Readers at SouthKnoxBubba's weblog are calling Senator Bill Frist unflattering names, based on these last two lines of the Associated Press story about his trip to Sri Lanka:
Just before his helicopter lifted off, Frist and aides took snapshots of each other near a pile of tsunami debris.
``Get some devastation in the back,'' Frist told a photographer.
The AP story also suggests that although the Red Cross is doing wonderful
relief work, a clinic Frist visited was only set up a few hours before
they arrived, while Muslim community groups were getting less credit
for their efforts.
Unrelated story (but I'll explain the juxtaposition in a minute): An Asheville Citizen-Times
editorial is railing against "fake news" paid for by the Bush
administration to promote its policies, after pundit Armstrong Williams
admitted to a $240,000 contract to push the No Child Left Behind
program, and a government study called some video news releases "covert propaganda."
The (Armstrong) deal was part of an arrangement with the Ketchum public
relations firm, which among other things has produced fake new reports
("video news releases") for distribution to local television stations
to pitch its Medicare drug prescription plan. Another recently disclosed "news report'' by the Office of National
Drug Control Policy featured a pitch called "Urging Parents to Get the
Facts Straight on Teen Marijuana Use,'' by "reporter'' Mike Morris. The
Medicare and drug pieces were distributed for use by local television
stations, which is fine. They didn't disclose that they were
essentially government press releases.
"Public relations should be labeled as such, not hidden as legitimate reporting," the editorial says.
However, if stories based on press releases were printed in green
ink, some small newspapers would look like big dollar bills. The difference at better-quality papers
is the "gatekeeping" judgment of the editors who decide which handouts
are worth a story and the reporters who decide how much original reporting to add, or
whether there's an untold -- or "unspun" -- side to the story.

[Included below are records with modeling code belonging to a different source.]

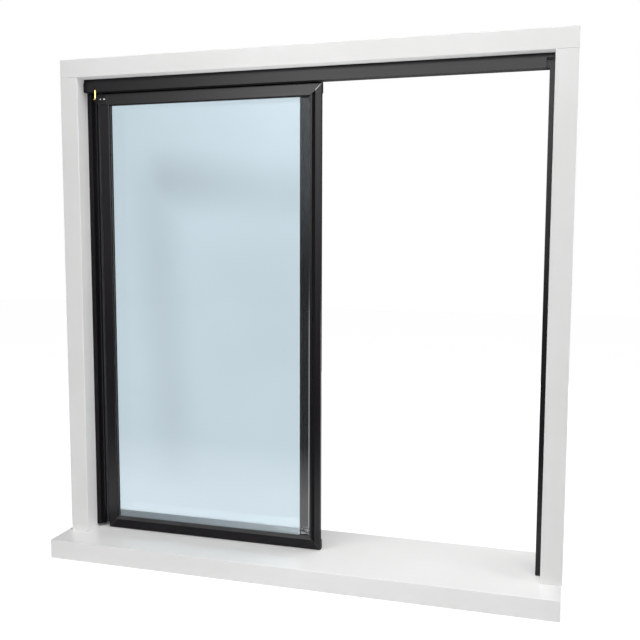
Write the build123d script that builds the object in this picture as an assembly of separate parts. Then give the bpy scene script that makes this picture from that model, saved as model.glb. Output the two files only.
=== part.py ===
from build123d import *
import os

# Concession window: a white casing round a dark frame, a counter shelf at its foot,
# one fixed light of glass on the left and a top-hung sliding panel in front of it.
# X runs along the window from its middle, Y from the front to the back with 0 at the
# middle of the casing, and Z is up from the underside of the shelf. Millimetres.

# Casing
clear_width = 1219.0
clear_height = 1238.0
side_board_width = 51.0
head_board_height = 48.0
casing_depth = 120.0

# Counter shelf
shelf_thickness = 51.0
shelf_overhang = 84.0
shelf_left_end = 673.0
shelf_right_end = 658.0
board_edge_round = 1.5

# Frame, with depths measured from the front face of the casing
header_setback = 30.0
jamb_setback = 48.0
frame_back_setback = 110.0
wall = 2.2
header_height = 33.7
fascia_height = 23.3
fascia_step = 3.0
fascia_notch = 7.0
rear_underside_rise = 9.7
slot_width = 10.0
jamb_leg = 12.5
jamb_head_rise = 3.6
left_jamb_width = 19.5
left_jamb_step_setback = 58.5
left_jamb_foot_gap = 7.3
fixed_front_setback = 87.0
fixed_slope = 4.5
fixed_rail_width = 25.9
fixed_sill_height = 13.0

# Glass and glazing, the same in both lights
glass_thickness = 6.0
glazing_gap = 2.0
pocket_depth = 8.0
edge_cover = 6.0
rear_lip_cut = 4.0
gasket_show = 1.5
gasket_proud = 1.5
gasket_chamfer = 0.6
header_lip_height = 3.0
header_glass_bite = 14.0
setting_block_length = 80.0

# Sliding panel
panel_setback = 52.0
panel_thickness = 27.0
panel_open_gap = 37.0
panel_lap = 13.0
panel_floor_gap = 1.5
panel_top_gap = 3.0
top_fin_rise = 2.0
rail_facet = 23.8
rail_bevel = 1.4
top_facet = 27.7
bottom_slope_width = 5.8
bottom_slope_depth = 4.0
lead_facet = 16.0
pull_width = 8.7
pull_depth = 6.0
pull_lip_width = 5.5
pull_lip_depth = 1.0
mitre_ease = 1.6
lead_flange_depth = 9.5
lead_corner_depth = 16.0
lead_inset = 6.0
guide_groove_width = 7.0
guide_groove_depth = 8.0

# Meeting stile
meeting_left = 17.3
meeting_setback = 84.0
interlock_gap = 3.0

# Hanging gear
wheel_radius = 9.0
wheel_width = 6.0
wheel_side_gap = 1.0
wheel_groove = 1.0
axle_radius = 2.5
axle_clearance = 0.15
axle_spacing = 44.0
hanger_plate = 5.0
hanger_length = 70.0
hanger_foot_width = 20.0
hanger_foot = 2.0
hanger_inset = 70.0
hanger_head = 7.0
seat_gap = 0.3

# Latch at the top left, the foot guide, the pile seals and the stop strip
latch_plate_width = 27.0
latch_plate_height = 24.0
latch_plate_thickness = 2.0
latch_overhang = 7.5
latch_drop = 25.3
latch_screw_spacing = 11.0
latch_screw_hole = 1.6
latch_screw_inset = 7.0
pin_radius = 1.9
pin_gap = 34.0
pin_inset = 1.5
pin_top_rise = 4.7
pin_length = 24.0
pin_bend = 3.2
pin_notch_width = 7.0
pin_notch_height = 5.0
guide_length = 50.0
guide_fin = 5.0
guide_base = 1.0
guide_reach = 5.0
guide_height = 38.0
pile_width = 5.0
stop_width = 4.0
stop_depth = 6.0
stop_setback = 10.4

# Derived places
half_width = clear_width / 2
casing_front = -casing_depth / 2
casing_back = casing_depth / 2
shelf_top = shelf_thickness
soffit = shelf_top + clear_height
header_front = casing_front + header_setback
jamb_front = casing_front + jamb_setback
frame_back = casing_front + frame_back_setback
fixed_front = casing_front + fixed_front_setback
meeting_front = casing_front + meeting_setback
panel_front = casing_front + panel_setback
panel_back = panel_front + panel_thickness
header_bottom = soffit - header_height
rear_underside = header_bottom + rear_underside_rise
track_floor = rear_underside + wall
panel_x0 = -half_width + panel_open_gap
panel_x1 = panel_x0 + half_width + panel_lap
panel_z0 = shelf_top + panel_floor_gap
panel_z1 = header_bottom - panel_top_gap
panel_middle = panel_front + panel_thickness / 2
pocket_width = glass_thickness + 2 * glazing_gap
fixed_middle = (fixed_front + frame_back) / 2
fixed_pocket_front = fixed_middle - pocket_width / 2
fixed_pocket_back = fixed_middle + pocket_width / 2
left_jamb_edge = left_jamb_width - half_width
jamb_inner = half_width - jamb_leg
pin_x = pin_gap - half_width
hanger_places = (panel_x0 + hanger_inset, panel_x1 - hanger_inset)


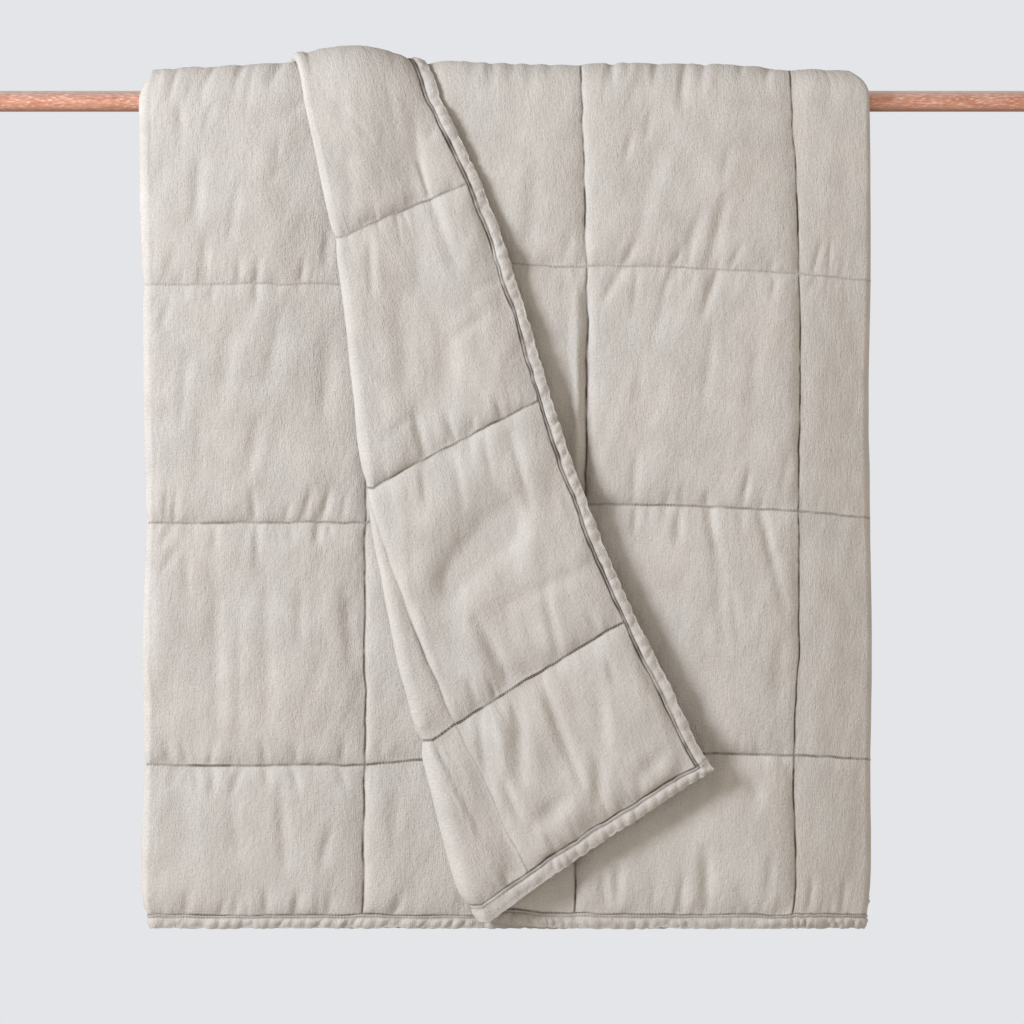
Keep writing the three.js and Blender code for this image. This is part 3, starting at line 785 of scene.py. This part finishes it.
def new_mesh(name, points, faces, uv=None, values=None, smooth_shaded=True):
    """A mesh object from points in millimetres and faces of one size, with a UV map and named values."""
    mesh = bpy.data.meshes.new(name)
    count, corners = faces.shape
    mesh.vertices.add(len(points))
    mesh.vertices.foreach_set("co", (points * MM).astype(np.float32).ravel())
    mesh.loops.add(count * corners)
    mesh.loops.foreach_set("vertex_index", faces.astype(np.int32).ravel())
    mesh.polygons.add(count)
    mesh.polygons.foreach_set("loop_start", np.arange(0, count * corners, corners, dtype=np.int32))
    mesh.polygons.foreach_set("use_smooth", np.full(count, smooth_shaded))
    if uv is not None:
        layer = mesh.uv_layers.new(name="cloth")
        layer.data.foreach_set("uv", (uv[faces.ravel()] * MM).astype(np.float32).ravel())
    for key, value in (values or {}).items():
        attribute = mesh.attributes.new(key, "FLOAT", "POINT")
        attribute.data.foreach_set("value", value.astype(np.float32).ravel())
    mesh.update()
    mesh.validate()
    made = bpy.data.objects.new(name, mesh)
    bpy.context.scene.collection.objects.link(made)
    return made


def grid_faces(rows, columns, flip=False):
    """The quads of a grid, facing the way that across crossed with up points, or the other way if flipped."""
    index = np.arange(rows * columns).reshape(rows, columns)
    quads = np.stack([index[:-1, :-1], index[:-1, 1:], index[1:, 1:], index[1:, :-1]], axis=-1).reshape(-1, 4)
    return quads[:, ::-1] if flip else quads


def run_lines():
    """The runs of the grid's rows between the two end hems: finer in front than behind."""
    made = []
    for low, high in zip(ROW_SEAMS[:-1], ROW_SEAMS[1:]):
        pitch = FRONT_PITCH if high < FRONT_DROP + OVER_ROD else BACK_PITCH
        made.append(low + (high - low) * lines(high - low, pitch))
    made.append(ROW_SEAMS[-1:])
    return np.concatenate(made)


def linen_face(name, face):
    """One linen face of the quilt: the middle sheet moved out by the face's height along its normals."""
    runs = run_lines()
    points, box, room = mid_sheet(runs, {**column_lines(face), "flap_hem": [0]})
    u, v = box * BOX_WIDTH, np.broadcast_to(runs[:, None], box.shape)
    side = 1 if face == 0 else -1
    points, normal = swayed(points, u, v)
    points = points + side * normal * face_height(points, box, v, room, face)[..., None]
    from_seam, line, along = seam_line(u, v)
    values = {"from_seam": from_seam, "seam_line": line, "along": along * MM, "across": rightward(u) * MM}
    flat_uv = np.stack([u, v], axis=-1).reshape(-1, 2)
    faces = grid_faces(*box.shape, flip=face == 1)
    return new_mesh(name, points.reshape(-1, 3), faces, flat_uv, values)


# The turned hem's half thickness by distance out from its seam. A thin bead lies between seam and roll.
HEM_PROFILE = table(
    "out half",
    (0, 0.6), (0.7, 1.4), (1.4, 1.7), (2.1, 1.3), (2.8, 0.6), (3.5, 1.8), (4.8, 3),
    (6.5, 3.5), (8.6, 3.3), (10.6, 2.6), (12.2, 1.7), (13.4, 0.8), (14, 0.3),
)
hem_half = curve(HEM_PROFILE, "out", "half")
SECOND_LINE = 2.8
PUFF_WIDTH = 13
# How dark the hem's stitch lines are painted at the ends, at the flap's end and at the sides: needle holes
# and painted shade in their grooves
HEM_LINE = {"end": 0.5, "end of flap": 0.58, "side": 1.1}
HEM_FINE = 1.9
HEM_COARSE = 5


def shell(points, half):
    """A closed skin round a grid of middle points: both faces, half a thickness off, joined by a rim."""
    rows, columns = half.shape
    off = ways_of(points)[2] * half[..., None]
    both = np.concatenate([(points + off).reshape(-1, 3), (points - off).reshape(-1, 3)])
    index = np.arange(rows * columns).reshape(rows, columns)
    loop = np.concatenate([index[0, :-1], index[:-1, -1], index[-1, :0:-1], index[:0:-1, 0]])
    after = np.roll(loop, -1)
    under = rows * columns
    rim = np.stack([after, loop, loop + under, after + under], axis=-1)
    faces = np.concatenate([grid_faces(rows, columns), grid_faces(rows, columns, flip=True) + under, rim])
    return both, faces


def hem_strip(runs, shares):
    """A stretch of hem: the middle sheet with the hem's profile by distance out from its seam, crumpled."""
    points, box, room = mid_sheet(runs, shares)
    u, v = box * BOX_WIDTH, np.broadcast_to(np.asarray(runs, float)[:, None], box.shape)
    past_side = np.maximum(-u, u - COLUMN_SEAMS[-1])
    past_end = np.maximum(HEM - v, v - TOTAL_RUN + HEM)
    out = np.clip(np.maximum(past_side, past_end), 0, HEM)
    along = np.where(past_side > past_end, v, u)
    points, normal = swayed(points, u, v)
    roll = smooth((out - 2.6) / 3)
    creases = pinches(along + 0.9 * out, out, 14, 40, 0.28, 31)
    creases = creases + 0.8 * pinches(along - 0.8 * out, out, 19, 40, 0.24, 32)
    corner = np.where(np.minimum(past_side, past_end) > 0, np.exp(-(((past_side - past_end) / 1.6) ** 2)), 0)
    beat = along + 0.35 * out + 7 * ripples(along, out, 34, 40, 34)
    puffs = np.abs(np.sin(math.pi * beat / PUFF_WIDTH)) ** 0.6 * (0.8 + 0.3 * ripples(along, out, 17, 40, 37))
    half = hem_half(out) * (1 - 0.42 * roll * (1 - 1.5 * puffs)) - roll * (1.3 * creases + 1.6 * corner)
    half = np.minimum(np.maximum(half, LEAST_HALF), FOLD_SHARE * room)
    sway = roll * (1.1 * ripples(along, out, 26, 40, 33) + 0.7 * ripples(along, out, 9, 40, 35))
    off_side = np.sign(u - 1)[..., None] * ways_of(points)[0]
    off_end = np.sign(v - HEM - 1)[..., None] * ways_of(points)[1]
    outward = np.where(past_side[..., None] > past_end[..., None], off_side, off_end)
    scallop = (out / HEM) ** 2 * (1.2 * puffs - 0.9 * creases)
    points = points + normal * sway[..., None] + outward * scallop[..., None]
    both, faces = shell(points, half)
    uv = np.stack([u, v], axis=-1).reshape(-1, 2)
    # The stitch lines' painted darkness: needle holes and painted shade in their grooves, uneven along them.
    on_end = np.where(u > FLAP_TURN, HEM_LINE["end of flap"], HEM_LINE["end"])
    depth = np.where(past_side > past_end, HEM_LINE["side"], on_end)
    depth = depth * (1 + 0.5 * ripples(along, out, 23, 40, 53) + 0.4 * ripples(along, out, 7, 40, 54))
    line = np.minimum(out, np.abs(out - SECOND_LINE) + 0.6)
    stitched = np.where((past_side < past_end) & (u < FLAP_TURN), along, STITCH_PITCH / 4)
    values = np.stack([line, depth, stitched * MM, rightward(u) * MM], axis=-1).reshape(-1, 4)
    return both, faces, np.concatenate([uv, uv]), np.concatenate([values, values])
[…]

Maybe that's why the AP reporter covering Frist mentioned the Muslim
man's critique of the Red Cross and closed with that "devastation"
quote from the senator. The story had more sides. In print and on the Web, there was room for
that kind of juxtaposition. And he did leave the photo-posing anecdote for the very end, even if a left-leaning blogger was waiting to point it out.
Other media outlets (including television) had less room or gave Frist more benefit of the doubt; some even carried an op-ed report by his aide with much more detail, including names of corporations that donated relief supplies.
Television's answer to the op-ed page is the "infomercial" and its
subtle "video news release" cousins. Whether in canned or uncanned
coverage,
TV viewers can't escape being bombarded with set-up symbolic images
conveying a feeling more than information.
Sometimes I think that if they banned every politician's photograph
posed in front of a disaster scene -- or an American flag -- we'd all
be watching blank screens.
The U.S. General Accounting Office has drawn the line on some prepackaged news, calling it "covert propaganda." Here's the Washington Post report on the GAO investigation of those Medicare benefit and anti drug abuse campaigns.
As for Armstrong Williams, Tribune Media Services has cancelled his column, and he told USA Today that the criticism of his relationship with the Department of Education is "legitimate":
"It's a fine line," he told The Associated Press on Friday. "Even
though I'm not a journalist -- I'm a commentator -- I feel I should be
held to the media ethics standard. My judgment was not the best. I
wouldn't do it again, and I learned from it."
That "I'm not a journalist" admission reminds me of the old ad with a
man in a white coat saying, "I'm not a doctor, but I play one on
television..." It also reminds me of professor David Mindich's story about one of
his students shocking him with the phrase, "journalists like David
Letterman..."
Journalists, commentators, publicists, bloggers... we'll do a
lot of talking about defining those roles during this semester's news
writing courses, and these links should come in handy.